La pandemia y el manejo que se ha hecho de ella en la Argentina (con una cuarentena interminable que no registra parangón en el mundo) ha dejado secuelas de muy diversa naturaleza en distintos estamentos de nuestra sociedad. Pero al cabo de siete meses, es inevitable que nos preguntemos por el costo anímico y emocional en una franja generacional a la que todo este proceso le ha amputado una parte importante de su juventud y la ha expuesto a una situación sofocante. La ha dejado, además, en desventaja para iniciar la vida universitaria o laboral, para forjar en definitiva su futuro.
Se podrá decir que, ante la necesidad de preservar la salud, todo tiene una jerarquía menor. ¿Qué importan los ritos de egresados y el cierre de las escuelas en medio de una pandemia que nos amenaza a todos con la enfermedad y la muerte? Ese planteo, que domina la retórica del poder, implica sin embargo una trampa, además de encerrar falsedades y simplificaciones sin sustento científico. ¿No importa el sacrificio de una generación que ha cambiado la alegría por el miedo, la libertad por el encierro, el futuro por un presente incierto? Hay restricciones y pérdidas que, por el riesgo sanitario, fueron y son inevitables. La escuela, sin embargo, podría haber atenuado el desamparo.
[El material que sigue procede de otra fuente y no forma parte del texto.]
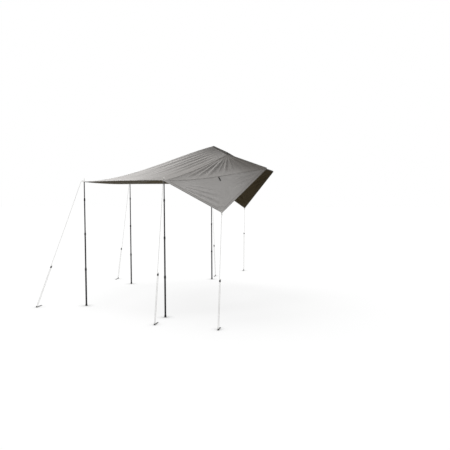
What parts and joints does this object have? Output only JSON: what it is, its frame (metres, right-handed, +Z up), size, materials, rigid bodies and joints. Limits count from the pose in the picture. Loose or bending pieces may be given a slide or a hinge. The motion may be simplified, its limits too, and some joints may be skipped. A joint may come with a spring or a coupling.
{
  "type": "rooftop tent awning",
  "caption": "Fabric awning that joins a rooftop tent's side, with hanging side wings, telescopic poles with twist locks, and pegged guy ropes with runners.",
  "frame": {"origin": "on the ground, under the middle of the canopy and its poles without the ropes and pegs", "axes": "+Z up; +X from the outer poles towards the tent; +Y along the tent's side, from the near to the far side"},
  "size_m": [3.5764, 5.811, 2.5451],
  "materials": {
    "canopy": "coated ripstop polyester, grey outside and dark olive-brown inside",
    "tape": "dark woven polyester tape",
    "top_tube": "dark grey satin steel tube with a bare spigot",
    "pole": "black powder coated steel tube",
    "collar": "black moulded nylon with grip ribs",
    "foot": "black moulded rubber",
    "rope": "pale braided polyester cord",
    "runner": "black moulded plastic",
    "peg": "dark coated steel",
    "ring": "bright zinc plated steel"
  },
  "bodies": {
    "canopy": {"attachment_tape": "tape", "corner_ring_far": "ring", "corner_ring_near": "ring", "gusset_far": "canopy", "gusset_near": "canopy", "guy_rope_inner_far": "rope", "guy_rope_inner_near": "rope", "guy_rope_outer_far": "rope", "guy_rope_outer_near": "rope", "guy_rope_wing_far": "rope", "guy_rope_wing_near": "rope", "inner_far_top_tube": "top_tube", "inner_near_top_tube": "top_tube", "outer_far_top_tube": "top_tube", "outer_near_top_tube": "top_tube", "peg_inner_far": "peg", "peg_inner_near": "peg", "peg_outer_far": "peg", "peg_outer_near": "peg", "peg_wing_far": "peg", "peg_wing_near": "peg", "roof_panel": "canopy", "slope_panel_far": "canopy", "slope_panel_near": "canopy", "wing_far": "canopy", "wing_near": "canopy"},
    "outer_near_upper": {"outer_near_upper_tube": "pole"},
    "outer_near_upper_lock": {"outer_near_upper_collar": "collar"},
    "outer_near_lower": {"outer_near_lower_tube": "pole"},
    "outer_near_lower_lock": {"outer_near_lower_collar": "collar"},
    "outer_near_bottom": {"outer_near_bottom_tube": "pole", "outer_near_foot": "foot"},
    "outer_near_bottom_lock": {"outer_near_bottom_collar": "collar"},
    "outer_far_upper": {"outer_far_upper_tube": "pole"},
    "outer_far_upper_lock": {"outer_far_upper_collar": "collar"},
    "outer_far_lower": {"outer_far_lower_tube": "pole"},
    "outer_far_lower_lock": {"outer_far_lower_collar": "collar"},
    "outer_far_bottom": {"outer_far_bottom_tube": "pole", "outer_far_foot": "foot"},
    "outer_far_bottom_lock": {"outer_far_bottom_collar": "collar"},
    "inner_near_upper": {"inner_near_upper_tube": "pole"},
    "inner_near_upper_lock": {"inner_near_upper_collar": "collar"},
    "inner_near_lower": {"inner_near_lower_tube": "pole"},
    "inner_near_lower_lock": {"inner_near_lower_collar": "collar"},
    "inner_near_bottom": {"inner_near_bottom_tube": "pole", "inner_near_foot": "foot"},
    "inner_near_bottom_lock": {"inner_near_bottom_collar": "collar"},
    "inner_far_upper": {"inner_far_upper_tube": "pole"},
    "inner_far_upper_lock": {"inner_far_upper_collar": "collar"},
    "inner_far_lower": {"inner_far_lower_tube": "pole"},
    "inner_far_lower_lock": {"inner_far_lower_collar": "collar"},
    "inner_far_bottom": {"inner_far_bottom_tube": "pole", "inner_far_foot": "foot"},
    "inner_far_bottom_lock": {"inner_far_bottom_collar": "collar"},
    "runner_outer_near": {"runner_outer_near": "runner"},
    "runner_outer_far": {"runner_outer_far": "runner"},
    "runner_inner_near": {"runner_inner_near": "runner"},
    "runner_inner_far": {"runner_inner_far": "runner"},
    "runner_wing_near": {"runner_wing_near": "runner"},
    "runner_wing_far": {"runner_wing_far": "runner"}
  },
  "joints": [
    {"name": "outer_near_upper_slide", "type": "slide", "parent": "canopy", "child": "outer_near_upper", "axis": [0, 0, 1], "range_m": [0, 0.24]},
    {"name": "outer_near_upper_lock_turn", "type": "hinge", "parent": "outer_near_upper", "child": "outer_near_upper_lock", "pos_m": [-1.41038, -1.1, 1.69055], "axis": [0, 0, 1], "range_deg": [0, 90]},
    {"name": "outer_near_lower_slide", "type": "slide", "parent": "outer_near_upper", "child": "outer_near_lower", "axis": [0, 0, 1], "range_m": [0, 0.48]},
    {"name": "outer_near_lower_lock_turn", "type": "hinge", "parent": "outer_near_lower", "child": "outer_near_lower_lock", "pos_m": [-1.41038, -1.1, 1.15155], "axis": [0, 0, 1], "range_deg": [0, 90]},
    {"name": "outer_near_bottom_slide", "type": "slide", "parent": "outer_near_lower", "child": "outer_near_bottom", "axis": [0, 0, 1], "range_m": [0, 0.48]},
    {"name": "outer_near_bottom_lock_turn", "type": "hinge", "parent": "outer_near_bottom", "child": "outer_near_bottom_lock", "pos_m": [-1.41038, -1.1, 0.58755], "axis": [0, 0, 1], "range_deg": [0, 90]},
    {"name": "outer_far_upper_slide", "type": "slide", "parent": "canopy", "child": "outer_far_upper", "axis": [0, 0, 1], "range_m": [0, 0.24]},
    {"name": "outer_far_upper_lock_turn", "type": "hinge", "parent": "outer_far_upper", "child": "outer_far_upper_lock", "pos_m": [-1.41038, 1.1, 1.69055], "axis": [0, 0, 1], "range_deg": [0, 90]},
    {"name": "outer_far_lower_slide", "type": "slide", "parent": "outer_far_upper", "child": "outer_far_lower", "axis": [0, 0, 1], "range_m": [0, 0.48]},
    {"name": "outer_far_lower_lock_turn", "type": "hinge", "parent": "outer_far_lower", "child": "outer_far_lower_lock", "pos_m": [-1.41038, 1.1, 1.15155], "axis": [0, 0, 1], "range_deg": [0, 90]},
    {"name": "outer_far_bottom_slide", "type": "slide", "parent": "outer_far_lower", "child": "outer_far_bottom", "axis": [0, 0, 1], "range_m": [0, 0.48]},
    {"name": "outer_far_bottom_lock_turn", "type": "hinge", "parent": "outer_far_bottom", "child": "outer_far_bottom_lock", "pos_m": [-1.41038, 1.1, 0.58755], "axis": [0, 0, 1], "range_deg": [0, 90]},
    {"name": "inner_near_upper_slide", "type": "slide", "parent": "canopy", "child": "inner_near_upper", "axis": [0, 0, 1], "range_m": [0, 0.24]},
    {"name": "inner_near_upper_lock_turn", "type": "hinge", "parent": "inner_near_upper", "child": "inner_near_upper_lock", "pos_m": [0.06462, -1.825, 1.69359], "axis": [0, 0, 1], "range_deg": [0, 90]},
    {"name": "inner_near_lower_slide", "type": "slide", "parent": "inner_near_upper", "child": "inner_near_lower", "axis": [0, 0, 1], "range_m": [0, 0.48]},
    {"name": "inner_near_lower_lock_turn", "type": "hinge", "parent": "inner_near_lower", "child": "inner_near_lower_lock", "pos_m": [0.06462, -1.825, 1.15459], "axis": [0, 0, 1], "range_deg": [0, 90]},
    {"name": "inner_near_bottom_slide", "type": "slide", "parent": "inner_near_lower", "child": "inner_near_bottom", "axis": [0, 0, 1], "range_m": [0, 0.48]},
    {"name": "inner_near_bottom_lock_turn", "type": "hinge", "parent": "inner_near_bottom", "child": "inner_near_bottom_lock", "pos_m": [0.06462, -1.825, 0.59059], "axis": [0, 0, 1], "range_deg": [0, 90]},
    {"name": "inner_far_upper_slide", "type": "slide", "parent": "canopy", "child": "inner_far_upper", "axis": [0, 0, 1], "range_m": [0, 0.24]},
    {"name": "inner_far_upper_lock_turn", "type": "hinge", "parent": "inner_far_upper", "child": "inner_far_upper_lock", "pos_m": [0.06462, 1.825, 1.69359], "axis": [0, 0, 1], "range_deg": [0, 90]},
    {"name": "inner_far_lower_slide", "type": "slide", "parent": "inner_far_upper", "child": "inner_far_lower", "axis": [0, 0, 1], "range_m": [0, 0.48]},
    {"name": "inner_far_lower_lock_turn", "type": "hinge", "parent": "inner_far_lower", "child": "inner_far_lower_lock", "pos_m": [0.06462, 1.825, 1.15459], "axis": [0, 0, 1], "range_deg": [0, 90]},
    {"name": "inner_far_bottom_slide", "type": "slide", "parent": "inner_far_lower", "child": "inner_far_bottom", "axis": [0, 0, 1], "range_m": [0, 0.48]},
    {"name": "inner_far_bottom_lock_turn", "type": "hinge", "parent": "inner_far_bottom", "child": "inner_far_bottom_lock", "pos_m": [0.06462, 1.825, 0.59059], "axis": [0, 0, 1], "range_deg": [0, 90]},
    {"name": "runner_outer_near_slide", "type": "slide", "parent": "canopy", "child": "runner_outer_near", "axis": [0.3278, 0.0845, 0.941], "range_m": [-0.25, 0]},
    {"name": "runner_outer_far_slide", "type": "slide", "parent": "canopy", "child": "runner_outer_far", "axis": [0.2189, -0.2896, 0.9318], "range_m": [-0.25, 0]},
    {"name": "runner_inner_near_slide", "type": "slide", "parent": "canopy", "child": "runner_inner_near", "axis": [0.0116, 0.2185, 0.9758], "range_m": [-0.25, 0]},
    {"name": "runner_inner_far_slide", "type": "slide", "parent": "canopy", "child": "runner_inner_far", "axis": [0.0012, -0.2185, 0.9758], "range_m": [-0.25, 0]},
    {"name": "runner_wing_near_slide", "type": "slide", "parent": "canopy", "child": "runner_wing_near", "axis": [-0.0728, 0.6177, 0.783], "range_m": [-0.25, 0]},
    {"name": "runner_wing_far_slide", "type": "slide", "parent": "canopy", "child": "runner_wing_far", "axis": [0.1075, -0.7819, 0.6141], "range_m": [-0.25, 0]}
  ]
}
Una cosa era cerrar todo hasta acomodar el sistema de salud, establecer protocolos y aprender a cuidarnos y a cuidar a los demás. Otra es persistir en esta suerte de limbo y de parálisis durante más de doscientos días, sin que eso haya garantizado índices bajos de muertes y contagios.
Se ha querido ver a la escuela como un lugar peligroso, en lugar de esforzarse para que fuera un ámbito de contención, de resguardo y de cuidado. Extraña y paradójicamente, el Ministerio de Educación de la Nación trabajó durante meses para que no volvieran las clases presenciales. Ahora intenta con timidez salir de ese laberinto, pero las consecuencias ya son muy gravosas. Con dogmatismo y rigidez, se negaron a ver que la escuela no era un espacio más riesgoso (ni menos esencial) que otros que nunca fueron cerrados. No tendría por qué haber en los colegios mayor riesgo que en un hipermercado, una comisaría o un banco. Pueden ser, incluso, mucho más seguros que esos lugares. Los chicos –es sabido– son los menos vulnerables frente al virus. En la provincia de Buenos Aires, el 67% de los alumnos viven en un radio de 20 cuadras del colegio, de manera que no dependen del transporte público. Pero ni siquiera se hizo lugar al análisis. Se cerraron las escuelas, y punto. Sin medir consecuencias a largo plazo.
Se negaron, también, a explorar opciones intermedias. No era "todo como antes" o "todo cerrado". No era lo mismo La Matanza que Laprida. No eran todos o ninguno. Faltaron voluntad e imaginación. Ahora se intenta hacer lo que se podría haber hecho hace cinco meses, como lo hizo Uruguay sin sufrir costos sanitarios. Con la cuarentena eterna se han sacrificado empleos, proyectos, comercios, empresas y educación, además de libertades. Pero se ha hipotecado también la vitalidad de una generación de adolescentes. Se les ha pedido que renuncien a cosas que nunca podrán recuperar, y a todas juntas. Es un sacrificio demasiado grande para chicos que ya estaban expuestos a otros riesgos y amenazas. Que no los veamos llorando por las calles no significa que no haya traumas profundos incubándose en los hogares. Vale la pena que pensemos en ellos, que los abracemos, los escuchemos y les demos fuerzas para encarar el futuro. Es una generación que necesita más que nunca el sostén de los adultos.